Window Functions for Data Analysis: The Secret Weapon in SQL

Introduction

In the evolving world of data, analysts are expected to extract insights from increasingly complex datasets. While SQL remains the go-to language for querying databases, Window Functions (also known as analytic functions) give data analysts superpowers to perform advanced calculations without losing granular details.

In this article, we’ll explore how window functions can enhance your data analysis, provide examples, and show why they’re indispensable in modern analytics workflows.

What Are Window Functions?

A window function performs a calculation across a set of table rows that are somehow related to the current row.
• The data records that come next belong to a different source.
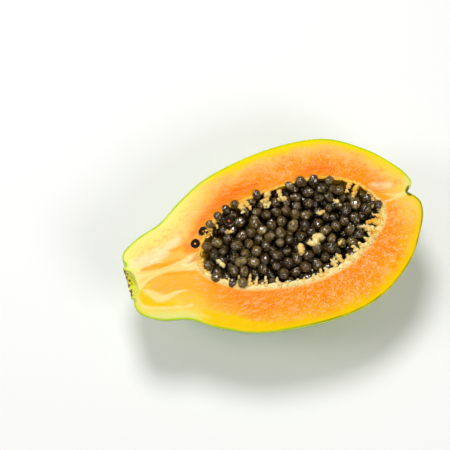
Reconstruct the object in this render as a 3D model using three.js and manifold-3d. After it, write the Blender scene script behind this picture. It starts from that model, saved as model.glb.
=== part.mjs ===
// Half of a ripe papaya, cut lengthwise through stem and blossom end and lying on its back, cut face up.
// The fruit half is one grown piece: skin, flesh, corky stem scar and blossom dimple. Its cavity holds
// a pale fibrous lining, the placenta, and on that the mass of dark seeds.
// Units are millimetres and +Z is up. While it is modelled, X runs from the stem end to the blossom end,
// the cut face is at Z = 0, and +Y is the narrower side. The last lines move the origin to the middle of
// the bounding box's underside, so that the fruit rests on Z = 0.
import * as THREE from "three";
import { mergeVertices } from "three/addons/utils/BufferGeometryUtils.js";
import Module from "manifold-3d";

const wasm = await Module();
wasm.setup();

// Outline of the cut face, as meridians of the whole fruit: [distance from the stem end, distance from
// the axis], on the narrower far side and on the fuller near side. The body between them is blended.
const SKIN_OUTLINE = [
  { at: "bottom of the stem hollow", far: [5.2, 0], near: [5.2, 0] },
  { at: "wall of the stem hollow", far: [4.5, 4.6], near: [4.7, 4.6] },
  { at: "crest of the corky rim", far: [0.9, 8.0], near: [0.3, 7.8] },
  { at: "groove outside the rim", far: [2.8, 9.8], near: [1.7, 9.6] },
  { at: "end of the neck", far: [1.9, 12.6], near: [0.5, 12.4] },
  { at: "round of the neck", far: [4.4, 17.2], near: [2.8, 18.4] },
  { at: "neck", far: [14.5, 22.0], near: [12.0, 24.4] },
  { at: "waist", far: [26.5, 25.5], near: [25.5, 28.5] },
  { at: "swelling below the waist", far: [42.0, 34.6], near: [39.5, 38.0] },
  { at: "upper belly", far: [61.0, 42.0], near: [61.0, 47.4] },
  { at: "widest", far: [93.0, 45.6], near: [96.0, 52.1] },
  { at: "lower belly", far: [122.0, 42.0], near: [122.0, 48.8] },
  { at: "taper", far: [142.0, 29.2], near: [143.5, 36.0] },
  { at: "blossom shoulder", far: [154.6, 14.8], near: [156.6, 18.6] },
  { at: "blossom lobe", far: [158.9, 6.2], near: [160.0, 8.8] },
  { at: "lip of the blossom dimple", far: [158.0, 2.7], near: [158.2, 3.4] },
  { at: "bottom of the blossom dimple", far: [155.0, 0], near: [155.0, 0] },
];

// The cavity in the flesh, as [distance from the stem end, distance from the cavity's own axis].
const CAVITY_AXIS_Y = -2;
const CAVITY_OUTLINE = [
  { at: "stem end of the cavity", far: [38.5, 0], near: [38.5, 0] },
  { at: "narrow end", far: [41.5, 7.5], near: [40.0, 6.0] },
  { at: "widening", far: [50.5, 18.0], near: [49.0, 14.4] },
  { at: "shoulder", far: [63.0, 24.6], near: [62.0, 21.6] },
  { at: "widest", far: [88.0, 27.0], near: [90.0, 27.4] },
  { at: "belly", far: [113.0, 25.4], near: [113.0, 25.0] },
  { at: "round end", far: [129.5, 17.4], near: [129.0, 17.0] },
  { at: "end shoulder", far: [137.5, 8.2], near: [138.6, 8.4] },
  { at: "blossom end of the cavity", far: [141.2, 0], near: [141.2, 0] },
];

// A papaya grows from five carpels, so its sections are faintly five-lobed: one lobe is underneath.
const CARPELS = 5;
const LOBE_ANGLE = Math.PI / 2;
const SKIN_LOBE = 0.008; // share of the radius, at the belly
const END_LOBE = 0.05; // share of the radius added towards the two ends
const CAVITY_LOBE = 0.07;

// Under the cut the blossom end is flatter: it is pulled in by this much between two places of the
// outline, which are shares of its length, so that at the cut only the far and near lobe stand out.
const BLOSSOM_TUCK = { depth: 3.6, starts: 0.75, full: 0.875, fades: 0.9125 };

const REST_SPOT_DEPTH = 1.3; // how far the flat resting spot lies inside the round back
const UNDER_BLOCK = [400, 400, 100]; // a block under the fruit, which cuts the spot flat

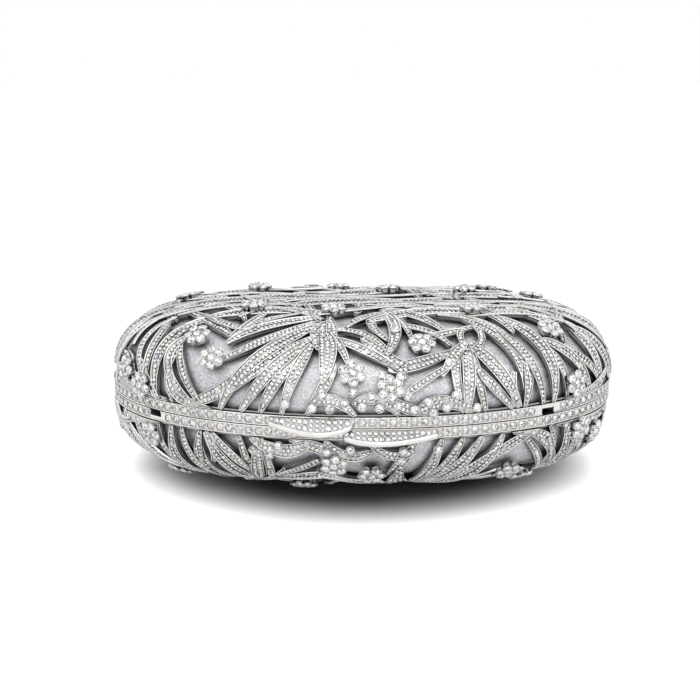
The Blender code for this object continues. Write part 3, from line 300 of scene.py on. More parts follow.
# Metal round the stones: profiles of radius and height for a radius of 1, sides and tones
CUP_PROFILE = ((0.78, -1.0), (0.96, -0.40), (1.04, -0.10), (1.04, 0.04), (0.90, 0.06))
CUP_SIDES = 14
CUP_TONE = 0.72
PAD_PROFILE = ((0.85, -0.5), (1.0, -0.42), (1.0, -0.08), (0.92, -0.02))
PAD_SIDES = 20
PAD_TONE = 0.5
CLAW_PROFILE = ((0.5, -0.9), (1.0, -0.3), (0.9, 0.35), (0.35, 0.85))
CLAW_SIDES = 6
BEZEL_PROFILE = ((1.18, -0.9), (1.20, 0.10), (1.13, 0.27), (1.04, 0.30), (0.95, 0.02))
BEZEL_SIDES = 16
BEZEL_TONES = (0.30, 0.30, 1.00, 0.70, 0.40)

# Wear of the crown, which rubs on tables: how far out it goes, as shares of the sheet, and its tones
WORN_LENGTH_SHARE = 0.3
WORN_SHARES = (0.15, 0.40)
WORN_TONES = (0.76, 1.0)

# Recesses of the metal and of the cloth: reach, openness of the darkest places and their tone
METAL_RECESS = (0.8 * MM, 0.30, 0.36)
CLOTH_RECESS = (3.0 * MM, 0.25, 0.24)
RECESS_END = 0.75
RECESS_SAMPLES = 6

# Foot of the openwork: inset, lift and tone
RING_SECTION = (
    (0.0, -1.7 * MM, 0.3), (0.0, -1.0 * MM, 0.5), (0.5 * MM, -1.0 * MM, 0.4), (0.5 * MM, -1.7 * MM, 0.2),
)

# Rim band, with its edges softened: inset, height and tone
RIM_STATIONS = 360
RIM_TURNS = 2 * math.pi * np.arange(RIM_STATIONS) / RIM_STATIONS
RIM_FOOT = SEAT_GAP / 2
SOFT_EDGE = 0.15 * MM
BAND_DEPTH = 0.45 * MM
RIM_SECTION = (
    (SOFT_EDGE, RIM_FOOT, 0.6),
    (0.0, RIM_FOOT + SOFT_EDGE, 0.9),
    (0.0, RIM_FOOT + RIM_LIP / 2, 0.9),
    (BAND_DEPTH, RIM_FOOT + RIM_LIP, 0.95),
    (BAND_DEPTH, RIM_HEIGHT - RIM_LIP, 0.95),
    (0.0, RIM_HEIGHT - RIM_LIP / 2, 0.9),
    (0.0, RIM_HEIGHT - SOFT_EDGE, 0.9),
    (SOFT_EDGE, RIM_HEIGHT, 0.7),
    (4 * SOFT_EDGE, RIM_HEIGHT, 0.35),
    (OPENWORK_THICKNESS, RIM_HEIGHT, 0.2),
    (RIM_THICKNESS - SOFT_EDGE, RIM_HEIGHT, 0.5),
    (RIM_THICKNESS, RIM_HEIGHT - SOFT_EDGE, 0.7),
    (RIM_THICKNESS, RIM_FOOT + SOFT_EDGE, 0.9),
    (RIM_THICKNESS - SOFT_EDGE, RIM_FOOT, 0.9),
)

# Fineness of the shapes
TURN_COUNT = 181
ARC_COUNT = 241
PROFILE_STEPS = np.linspace(0.0, 1.0, 481) ** 2
NORMAL_STEP = 0.004
CAST_SMOOTHING = math.radians(40)
FORM_SMOOTHING = math.radians(50)
LINE_STEPS = 7201
LINE_STEP = 0.002
SHELL_AROUND = 160
LINING_AROUND = 600
SHELL_ROWS = 30
FIRST_ROW_SHARE = 0.02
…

Unlike GROUP BY, it doesn’t collapse rows, allowing you to retain full detail while applying calculations such as:

1]Rankings

2]Running totals

3]Moving averages

4]Previous/next comparisons

These are critical for time-series analysis, cohort analysis, performance tracking, and data segmentation.

Why Data Analysts Use Window Functions

Here are real-world scenarios where window functions are a game changer:

Identify Top Performers: Rank employees by revenue within each region.
Calculate Month-over-Month Growth: Compare sales between current and previous months.
Detect Trends: Use moving averages to smooth out data fluctuations.
Monitor Customer Activity: Track the time between transactions.

Common Window Functions Used in Data Analysis

1. ROW_NUMBER() – Assigns a unique number to each row in a group.

CODE:

SELECT

customer_id,

purchase_date,

ROW_NUMBER() OVER (PARTITION BY customer_id ORDER BY purchase_date) AS transaction_rank

FROM transactions;

Use case: Finding the first purchase made by each customer.

2. RANK() / DENSE_RANK() – Ranks rows with or without gaps for ties.

CODE

SELECT

product_id,

RANK() OVER (ORDER BY revenue DESC) AS product_rank

FROM sales_data;

Use case: Calculating day-over-day changes in performance.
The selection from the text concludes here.